Data lines:
= = =

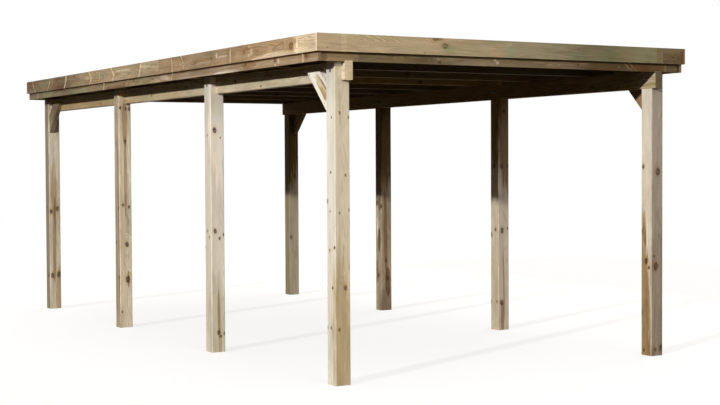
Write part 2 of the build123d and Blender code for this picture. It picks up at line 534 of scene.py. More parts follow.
def metres(lengths):
    """Metres from millimetres."""
    return [value / 1000 for value in lengths]


def tint(shares):
    """Colour, with alpha, from shares in per cent."""
    return (*(share / 100 for share in shares), 1.0)


def on_face(node, face, along, across):
    """Point on a face of a timber, in metres."""
    low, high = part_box(node)
    upright = node.startswith("post")
    underside = low.z + (along - high.y) * FALL
    if face in OUTWARD:
        x = low.x if face == "left" else high.x
        return Vector((x, low.y + across, along)) if upright else Vector((x, along, underside + across))
    y = low.y if face == "front" else high.y
    return Vector((low.x + across, y, along)) if upright else Vector((along, y, low.z + across))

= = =

What you return should be the lines from the start of the data through the line with "return (*(share /", quoted exactly and nothing more.

Task output:
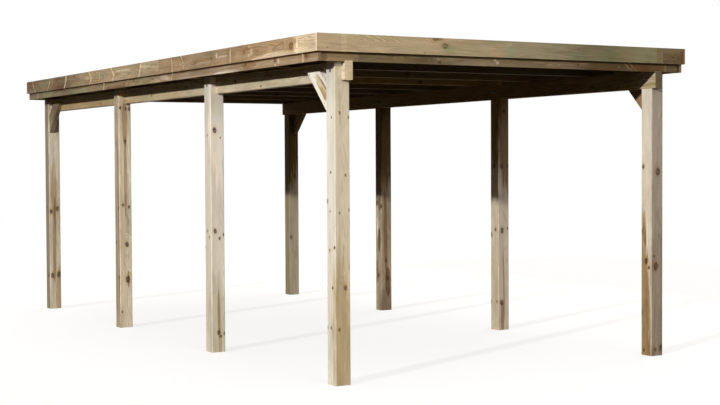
Write part 2 of the build123d and Blender code for this picture. It picks up at line 534 of scene.py. More parts follow.
def metres(lengths):
    """Metres from millimetres."""
    return [value / 1000 for value in lengths]


def tint(shares):
    """Colour, with alpha, from shares in per cent."""
    return (*(share / 100 for share in shares), 1.0)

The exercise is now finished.